The story opens with a brief, haunting glimpse of the moments before Sleater-Kinney’s break up in 2006, and then throttles back in time for a tour through Brownstein’s suburban upbringing in Washington State. Beneath the middle-class, 2.5-children veneer, there is disquiet. Abandonment, anxiety, and the search for true home become the unofficial theme of the book. They also assemble to become the divining rod that leads Brownstein to punk, and to Olympia, Washington, and maybe to queerness, and definitely to Sleater-Kinney. And so while your heart goes out to her adolescent self, when you watch her now, morphing through different characters on Portlandia or harnessing Townshend with a perfectly executed windmill on stage, it’s hard not to feel glad that everything went the way it did, so that she could turn out to be the wonder she is. The goofiness, the penchant for performativity, the angst, the energy, the force of her playing style — these are her defense mechanisms, ways to be naked and wear armor at the same time. This is by no means a unique formula when it comes to making good art, or music, or comedy, but it sheds a new light on her persona that feels important to me.
The Olympia chapters are fun, if a little indulgent. Names are dropped at lightning speed, and for K Records and Kill Rock Stars devotees, this should provide some quick thrills. So too, should the Sleater-Kinney origin story. I’m not a Sleater-Kinney superfan, not by a long shot. I do love them, but I prefer them live to recorded, and The Woods is their only album that I listen to with any regularity. The minutiae of their formation (because she spares little detail) dragged on a bit for me. My favorite revelation, honestly, was learning that they covered Boston’s “More Than A Feeling” in their first recording session — an MP3 I would pay good money for and holy shit onlyrightthisverysecond I realized is probably on YouTube. IT IS! And it’s insanely great!! Okay, now I can’t stop smiling.

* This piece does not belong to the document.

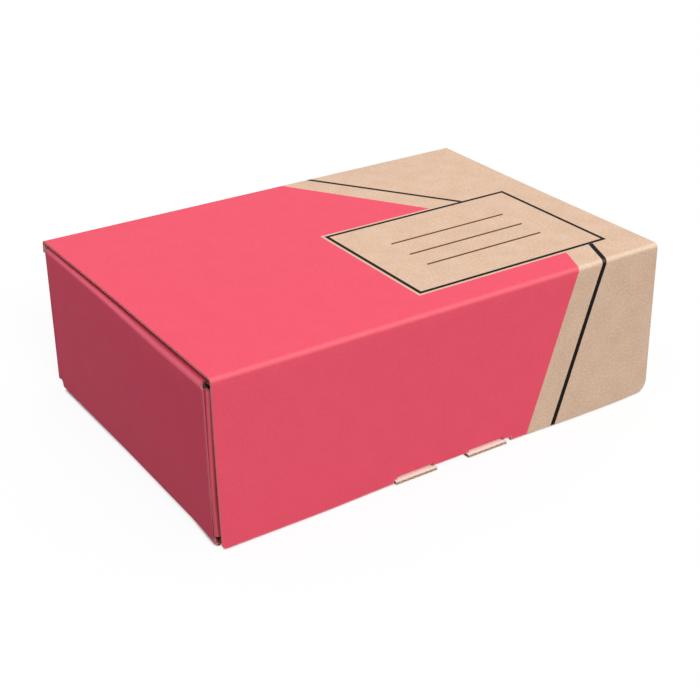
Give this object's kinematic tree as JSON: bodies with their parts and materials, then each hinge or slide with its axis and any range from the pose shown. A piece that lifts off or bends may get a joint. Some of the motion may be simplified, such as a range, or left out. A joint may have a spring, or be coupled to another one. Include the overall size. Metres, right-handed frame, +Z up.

But you don’t need to be a superfan to appreciate someone’s well-told story about the inherent joy and strife that comes with being in a band; a person’s story about finding, then losing, then re-finding her destiny. Multiple times in the book, Brownstein claims that Sleater-Kinney saved her life, and it’s not hyperbole. She paints a portrait of a lost, bruised, neurotic kid who flourishes into a healthy, accomplished, actualized person because of music. While she’s far more famous in the mainstream now because of Portlandia (254 thousand Twitter followers, no big deal), the show’s creation and success gets absolutely zero play in this version of her story. Hunger Makes Me A Modern Girl is clearly not written for the latecomers to Brownsteins’ career party. From the book’s dedication to its closing sentences, this memoir is simply about being in a band.
Brownstein’s memoir closes with a snapshot from Sleater-Kinney’s reunion show in January 2015, and it’s a passage abundant with emotion. If nothing else, Brownstein’s book helped me realize the depth of the force behind SK; they’re a group of people who fucking love what they make together. Inspired by my YouTube discovery of two paragraphs ago, I decided to see if the first song of their first show of their early 2015 reunion tour is on YouTube. Of course it is: February 8th at The Knitting Factory in Spokane, Washington. To get the reverse perspective from Brownstein’s on-stage narrative is completely fascinating and glorious. Even through the tiny, grainy window of a front row fan’s cell phone, the force of the band’s energy radiates and fills the room with heat. It’s visceral. The people visible at the edges of the phone camera’s frame dance and clap and cheer with abandon, and there’s Brownstein, ripping so hard on guitar. And because of the book, I know exactly what’s on her mind in these captured moments, and it’s strange and powerful to have these simultaneous views. At exactly 3:19, she comes in with her first vocals on the song and she can’t hold back a giant smile as she opens her mouth and the words surge forth. Her voice is strong as ever. The crowd goes totally wild.